Here’s a great international CV example from International Jobs:
#7. Resume Example to Address Gaps
You know what they say, “Honesty is the best policy” – and this is especially true if you need to deal with employment gaps on your CV.
Whether you took time off to travel, start a family, or take care of a family member, there’s always a way to highlight your career break’s positive aspects.
In the CV example below from Zety, you can see how this job seeker includes her career gap in the experience section.
Summary: Best CV Examples
Make sure to tailor your CV to the position you’re applying for.
To do this well, you’ll need to research the position, company, and industry. And if you’re applying for an international role, make sure to learn about the country’s best practices before writing your CV.

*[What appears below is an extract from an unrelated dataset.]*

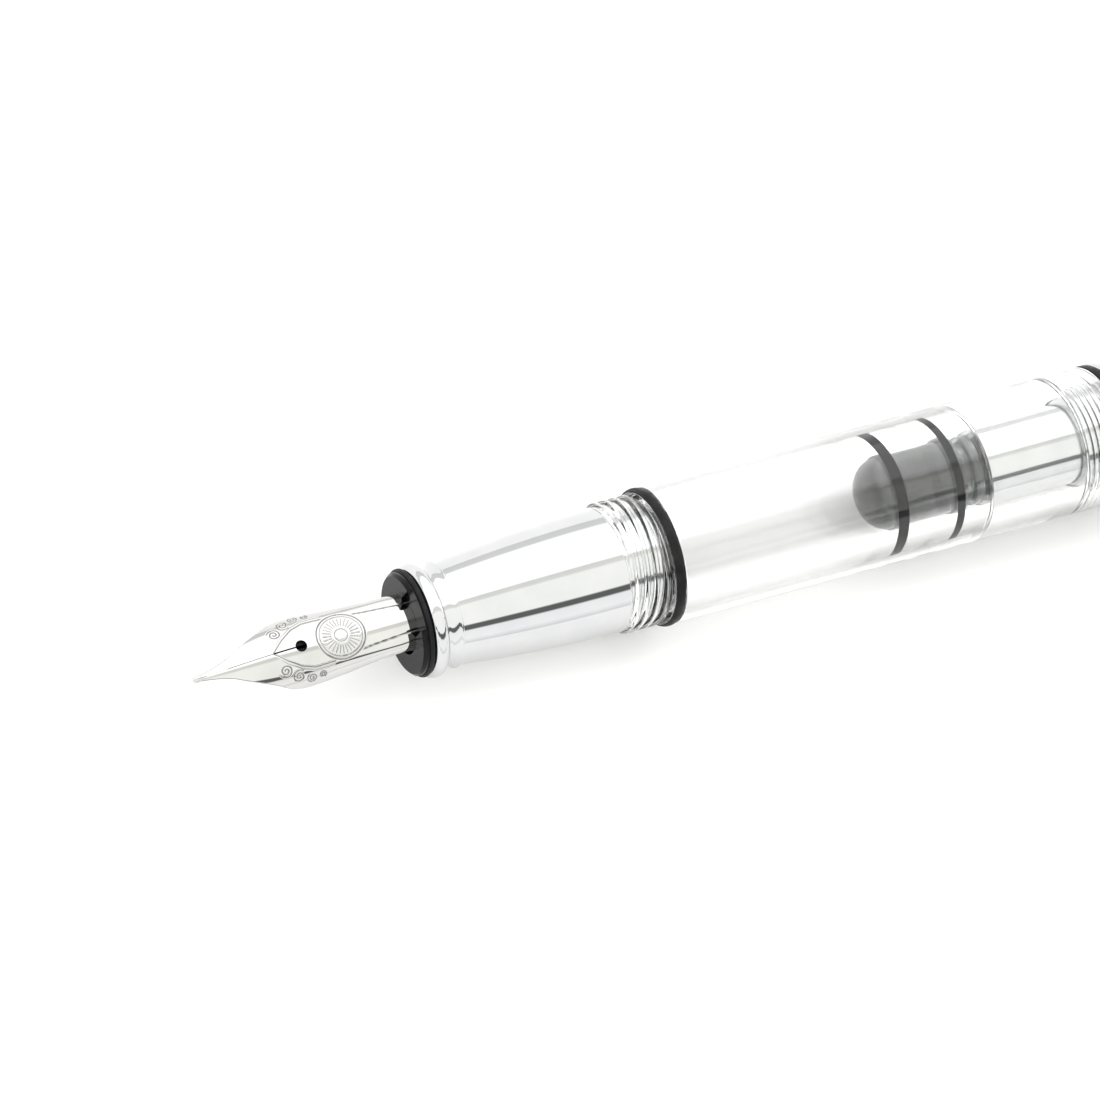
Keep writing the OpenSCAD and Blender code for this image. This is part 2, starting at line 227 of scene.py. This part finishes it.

If you don’t have much work experience to write about, try to emphasize your transferable skills and how they can be applied to your application.
Remember, no one creates a perfect resume on their first try, so be sure to revise and edit your CV with fresh eyes – and if possible, have someone you trust help you improve it.
Finally, if you feel like you don’t have much to write on your CV, don’t stress. As businessman Jon Taffer said, “I’m the type of employer who will hire based on personality, based on potential. If you [the employers] put the resume before the personality, you’re going to fail.”
In other words, many top companies care more about your character, ability to learn, and work ethic than they care about your experience.